▽
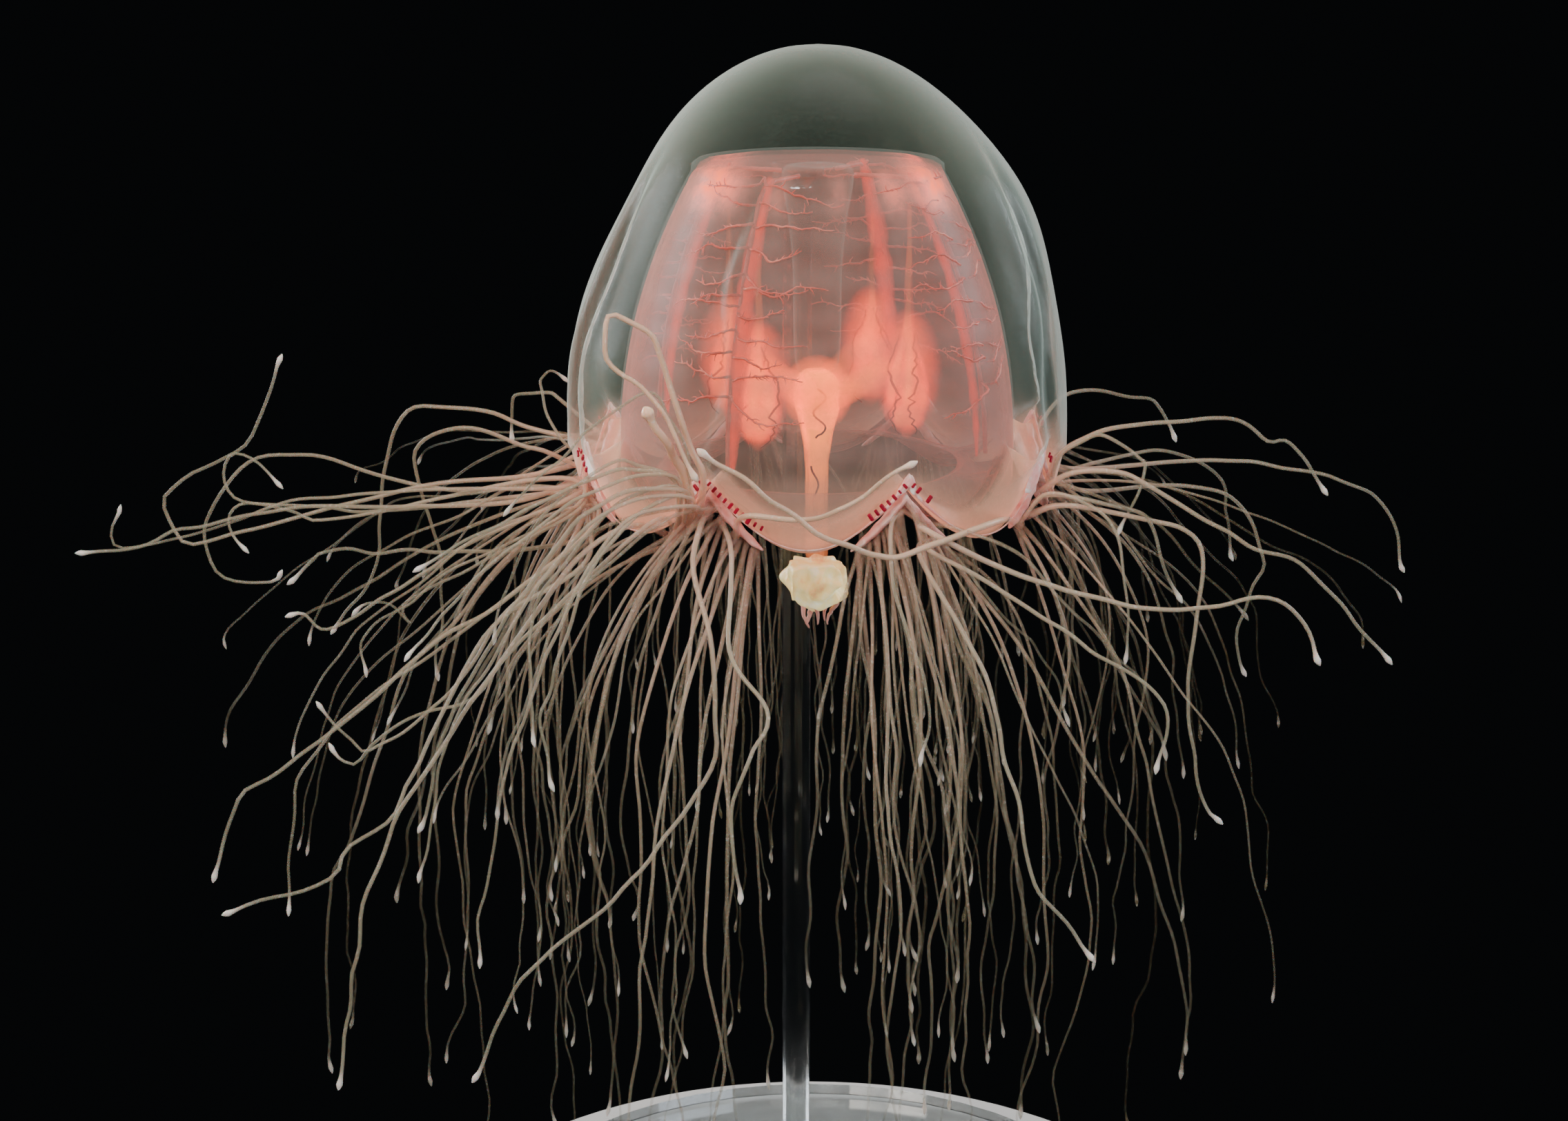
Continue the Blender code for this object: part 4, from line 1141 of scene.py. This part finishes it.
# further tentacles that pass through points of their own
placed = [
    (1, -0.6, [(-14, -32, 116.5), (-16, -31.5, 121), (-19, -31, 123.5), (-30.5, -30, 114),
        (-34, -30, 109.5)]),
    (7, 0.9, [(-32.5, 4, 109.5), (-35.5, 5, 110), (-41, 5.5, 112), (-45.5, 6.5, 111.5), (-48.5, 7, 109.5),
        (-49, 7.5, 106), (-46.5, 8.5, 95), (-47.5, 9, 78.5)]),
    (0, -0.6, [(-27, -18, 104), (-50.5, -24, 87.5), (-55.5, -25.5, 83), (-58, -27, 79.5), (-59, -28, 74.5),
        (-59.5, -29, 63.5)]),
    (0, 0.5, [(-30, -16, 100.5), (-36, -17.5, 95), (-40.5, -19, 88.5), (-50, -22.5, 81), (-53, -23, 82),
        (-56, -24, 87)]),
    (0, 0.3, [(-29.5, -14, 107.5), (-40.5, -14.5, 102.5), (-50, -15.5, 96), (-56.5, -16, 93.5),
        (-59, -16, 95), (-61, -16, 94.5)]),
    (7, -0.7, [(-30.5, 10, 109), (-34, 13.5, 115.5), (-34, 14.5, 117), (-33, 15.5, 117.5),
        (-31, 16, 115.5)]),
    (1, -0.75, [(-15.5, -31, 114), (-19.5, -32, 116), (-22, -32.5, 116.5), (-28, -33, 112.5),
        (-32, -33.5, 107), (-35.5, -34, 97)]),
    (2, 0.7, [(11.5, -33, 107), (18.5, -35.5, 103.5), (35.5, -41, 93), (35, -42, 85)]),
    (2, -0.1, [(7.5, -32, 109), (8, -40, 103), (11, -48, 95), (10, -50, 88.5)]),
    (3, 0.5, [(27.5, -12, 112.5), (30, -13, 114.5), (32.5, -14.5, 115.5), (36, -16, 113),
        (36.5, -17, 111.5), (33.5, -18, 104.5)]),
    (4, 0.0, [(29.5, 10, 106), (35, 11.5, 106.5), (42.5, 14, 107.5), (48, 16, 106), (52, 17.5, 102.5),
        (53, 19, 93.5), (53.5, 19, 92)]),
    (3, -0.5, [(26.5, -16, 109), (34.5, -18.5, 108), (37, -19.5, 106.5), (38.5, -21.5, 101.5),
        (40.5, -22, 98)]),
    (3, -0.9, [(25.5, -18, 109.5), (29.5, -20, 109), (32.5, -23.5, 106.5), (34, -27, 98.5),
        (33.5, -28, 92.5)]),
    (1, 0.3, [(-9.5, -36, 107.5), (-9.5, -46, 100), (-5.5, -50.5, 94), (-7, -52.5, 90.5), (-9, -53.5, 85),
        (-8.5, -54, 75)]),
    (0, -0.2, [(-26.5, -12, 103.5), (-35, -14, 102), (-53.5, -19, 103), (-56.5, -19.5, 102.5),
        (-60, -20, 99.5)]),
    (0, 0.6, [(-30.5, -12, 110), (-55, -13, 105.5), (-59.5, -13, 106), (-66, -13.5, 108),
        (-67.5, -13.5, 110), (-67, -13.5, 112.5), (-65.5, -14, 113.5), (-63.5, -14, 112.5),
        (-60.5, -14, 109)]),
    (0, 0.15, [(-30.5, -13, 109), (-43, -13.5, 109), (-61, -14, 107.5), (-66.5, -14, 105.5),
        (-79.5, -14.5, 102.5), (-79, -15, 108)]),
    (0, 0.4, [(-30.5, -11, 108), (-49.5, -11.5, 106), (-63, -12.5, 107), (-68, -12.5, 105.5),
        (-65.5, -13, 101.5)]),
    (0, -0.35, [(-28, -16, 106.5), (-45, -18, 98), (-47, -18.5, 96), (-45.5, -19, 94.5), (-48.5, -19.5, 97),
        (-51, -20, 97.5), (-52.5, -20, 96)]),
    (0, 0.0, [(-28, -15, 107), (-42, -16, 100), (-51, -17.5, 93), (-52, -17.5, 91.5), (-51.5, -18, 87.5)]),
    (1, -0.8, [(-18.5, -30, 109), (-33.5, -31.5, 95), (-38, -32, 90), (-45.5, -33, 88), (-50, -33.5, 83),
        (-52, -34, 83.5), (-53, -34, 85.5)]),
    (1, -0.7, [(-14, -32, 113), (-17.5, -34, 114), (-20.5, -35.5, 114), (-23.5, -37, 112.5),
        (-27, -38.5, 109.5), (-37.5, -41, 94), (-43, -42, 79)]),
    (1, -0.5, [(-13.5, -33, 112.5), (-17.5, -35.5, 113.5), (-21, -37.5, 113), (-24.5, -39.5, 111),
        (-28, -41, 107), (-31.5, -42.5, 102.5), (-38.5, -45, 90), (-40.5, -45.5, 82.5), (-42, -46, 74)]),
    (1, -0.3, [(-13, -34, 112), (-16.5, -36.5, 112.5), (-20, -39, 112), (-23, -41, 109), (-26, -43, 104),
        (-31, -46, 91.5), (-33.5, -47, 84), (-36, -48, 65.5)]),
    (1, -0.8, [(-15, -31, 114), (-19, -32.5, 115), (-23.5, -34, 114), (-27.5, -35.5, 112),
        (-36.5, -37, 105), (-44, -38, 96)]),
    (1, -0.95, [(-15, -32, 113.5), (-19, -34, 113.5), (-22.5, -35.5, 111.5), (-29, -38, 103.5),
        (-30.5, -39, 98.5), (-30.5, -40, 87.5)]),
    (1, -0.6, [(-14.5, -33, 113), (-18.5, -35.5, 112), (-21.5, -38, 109.5), (-24.5, -40, 106),
        (-28, -42.5, 95.5), (-29, -43.5, 89.5), (-28, -44, 83.5)]),
    (1, -0.85, [(-15.5, -31, 114), (-19.5, -32, 115.5), (-23.5, -32.5, 115), (-35.5, -34.5, 109.5),
        (-43, -35, 105)]),
]
threads = {
    "sides": 7, "rings": 60, "rootRadius": 0.33 * mm, "tipRadius": 0.165 * mm, "knob": 1.85,
    "lowest": 13 * mm, "tipShare": 0.13, "tipLength": 2.6 * mm, "points": 56, "spare": 2 * mm, "seed": 23,
}
kinks = {"slow": 14 * mm, "slowReach": 2.1 * mm, "fast": 4.6 * mm, "fastReach": 0.75 * mm}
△
WHAT IS BEING ASKED: All of the data shown above must be copied exactly.

COMPLETE RESPONSE:
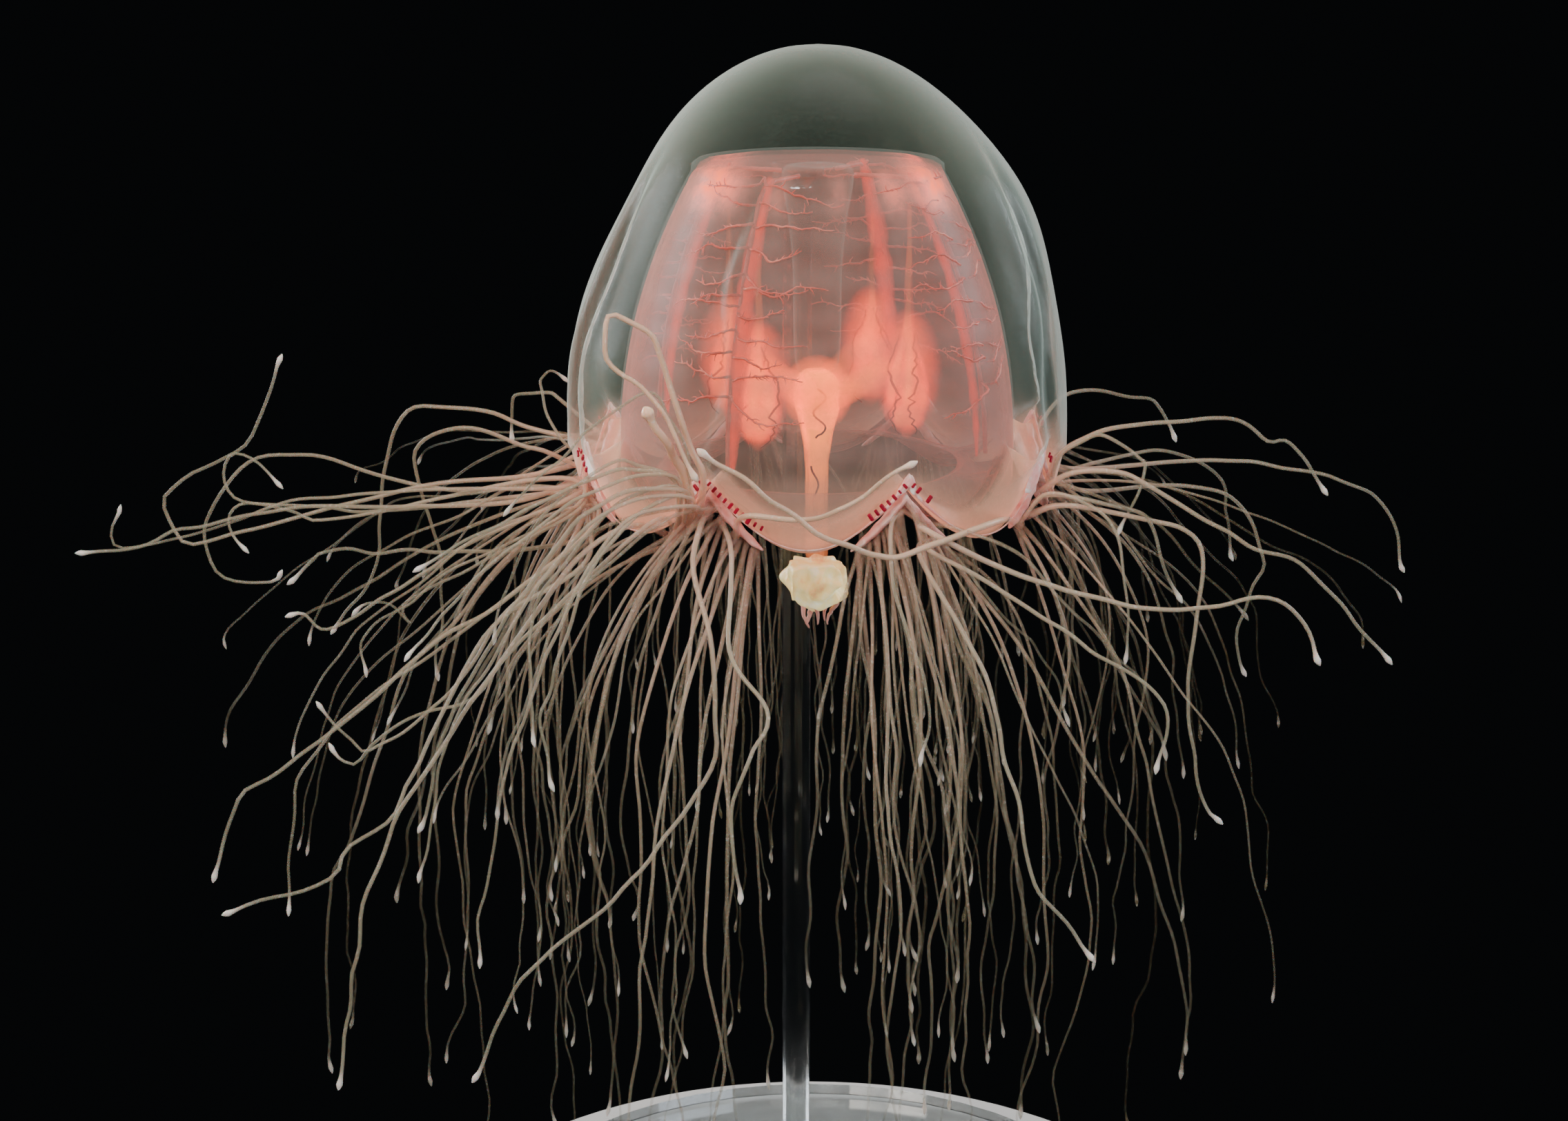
Continue the Blender code for this object: part 4, from line 1141 of scene.py. This part finishes it.
# further tentacles that pass through points of their own
placed = [
    (1, -0.6, [(-14, -32, 116.5), (-16, -31.5, 121), (-19, -31, 123.5), (-30.5, -30, 114),
        (-34, -30, 109.5)]),
    (7, 0.9, [(-32.5, 4, 109.5), (-35.5, 5, 110), (-41, 5.5, 112), (-45.5, 6.5, 111.5), (-48.5, 7, 109.5),
        (-49, 7.5, 106), (-46.5, 8.5, 95), (-47.5, 9, 78.5)]),
    (0, -0.6, [(-27, -18, 104), (-50.5, -24, 87.5), (-55.5, -25.5, 83), (-58, -27, 79.5), (-59, -28, 74.5),
        (-59.5, -29, 63.5)]),
    (0, 0.5, [(-30, -16, 100.5), (-36, -17.5, 95), (-40.5, -19, 88.5), (-50, -22.5, 81), (-53, -23, 82),
        (-56, -24, 87)]),
    (0, 0.3, [(-29.5, -14, 107.5), (-40.5, -14.5, 102.5), (-50, -15.5, 96), (-56.5, -16, 93.5),
        (-59, -16, 95), (-61, -16, 94.5)]),
    (7, -0.7, [(-30.5, 10, 109), (-34, 13.5, 115.5), (-34, 14.5, 117), (-33, 15.5, 117.5),
        (-31, 16, 115.5)]),
    (1, -0.75, [(-15.5, -31, 114), (-19.5, -32, 116), (-22, -32.5, 116.5), (-28, -33, 112.5),
        (-32, -33.5, 107), (-35.5, -34, 97)]),
    (2, 0.7, [(11.5, -33, 107), (18.5, -35.5, 103.5), (35.5, -41, 93), (35, -42, 85)]),
    (2, -0.1, [(7.5, -32, 109), (8, -40, 103), (11, -48, 95), (10, -50, 88.5)]),
    (3, 0.5, [(27.5, -12, 112.5), (30, -13, 114.5), (32.5, -14.5, 115.5), (36, -16, 113),
        (36.5, -17, 111.5), (33.5, -18, 104.5)]),
    (4, 0.0, [(29.5, 10, 106), (35, 11.5, 106.5), (42.5, 14, 107.5), (48, 16, 106), (52, 17.5, 102.5),
        (53, 19, 93.5), (53.5, 19, 92)]),
    (3, -0.5, [(26.5, -16, 109), (34.5, -18.5, 108), (37, -19.5, 106.5), (38.5, -21.5, 101.5),
        (40.5, -22, 98)]),
    (3, -0.9, [(25.5, -18, 109.5), (29.5, -20, 109), (32.5, -23.5, 106.5), (34, -27, 98.5),
        (33.5, -28, 92.5)]),
    (1, 0.3, [(-9.5, -36, 107.5), (-9.5, -46, 100), (-5.5, -50.5, 94), (-7, -52.5, 90.5), (-9, -53.5, 85),
        (-8.5, -54, 75)]),
    (0, -0.2, [(-26.5, -12, 103.5), (-35, -14, 102), (-53.5, -19, 103), (-56.5, -19.5, 102.5),
        (-60, -20, 99.5)]),
    (0, 0.6, [(-30.5, -12, 110), (-55, -13, 105.5), (-59.5, -13, 106), (-66, -13.5, 108),
        (-67.5, -13.5, 110), (-67, -13.5, 112.5), (-65.5, -14, 113.5), (-63.5, -14, 112.5),
        (-60.5, -14, 109)]),
    (0, 0.15, [(-30.5, -13, 109), (-43, -13.5, 109), (-61, -14, 107.5), (-66.5, -14, 105.5),
        (-79.5, -14.5, 102.5), (-79, -15, 108)]),
    (0, 0.4, [(-30.5, -11, 108), (-49.5, -11.5, 106), (-63, -12.5, 107), (-68, -12.5, 105.5),
        (-65.5, -13, 101.5)]),
    (0, -0.35, [(-28, -16, 106.5), (-45, -18, 98), (-47, -18.5, 96), (-45.5, -19, 94.5), (-48.5, -19.5, 97),
        (-51, -20, 97.5), (-52.5, -20, 96)]),
    (0, 0.0, [(-28, -15, 107), (-42, -16, 100), (-51, -17.5, 93), (-52, -17.5, 91.5), (-51.5, -18, 87.5)]),
    (1, -0.8, [(-18.5, -30, 109), (-33.5, -31.5, 95), (-38, -32, 90), (-45.5, -33, 88), (-50, -33.5, 83),
        (-52, -34, 83.5), (-53, -34, 85.5)]),
    (1, -0.7, [(-14, -32, 113), (-17.5, -34, 114), (-20.5, -35.5, 114), (-23.5, -37, 112.5),
        (-27, -38.5, 109.5), (-37.5, -41, 94), (-43, -42, 79)]),
    (1, -0.5, [(-13.5, -33, 112.5), (-17.5, -35.5, 113.5), (-21, -37.5, 113), (-24.5, -39.5, 111),
        (-28, -41, 107), (-31.5, -42.5, 102.5), (-38.5, -45, 90), (-40.5, -45.5, 82.5), (-42, -46, 74)]),
    (1, -0.3, [(-13, -34, 112), (-16.5, -36.5, 112.5), (-20, -39, 112), (-23, -41, 109), (-26, -43, 104),
        (-31, -46, 91.5), (-33.5, -47, 84), (-36, -48, 65.5)]),
    (1, -0.8, [(-15, -31, 114), (-19, -32.5, 115), (-23.5, -34, 114), (-27.5, -35.5, 112),
        (-36.5, -37, 105), (-44, -38, 96)]),
    (1, -0.95, [(-15, -32, 113.5), (-19, -34, 113.5), (-22.5, -35.5, 111.5), (-29, -38, 103.5),
        (-30.5, -39, 98.5), (-30.5, -40, 87.5)]),
    (1, -0.6, [(-14.5, -33, 113), (-18.5, -35.5, 112), (-21.5, -38, 109.5), (-24.5, -40, 106),
        (-28, -42.5, 95.5), (-29, -43.5, 89.5), (-28, -44, 83.5)]),
    (1, -0.85, [(-15.5, -31, 114), (-19.5, -32, 115.5), (-23.5, -32.5, 115), (-35.5, -34.5, 109.5),
        (-43, -35, 105)]),
]
threads = {
    "sides": 7, "rings": 60, "rootRadius": 0.33 * mm, "tipRadius": 0.165 * mm, "knob": 1.85,
    "lowest": 13 * mm, "tipShare": 0.13, "tipLength": 2.6 * mm, "points": 56, "spare": 2 * mm, "seed": 23,
}
kinks = {"slow": 14 * mm, "slowReach": 2.1 * mm, "fast": 4.6 * mm, "fastReach": 0.75 * mm}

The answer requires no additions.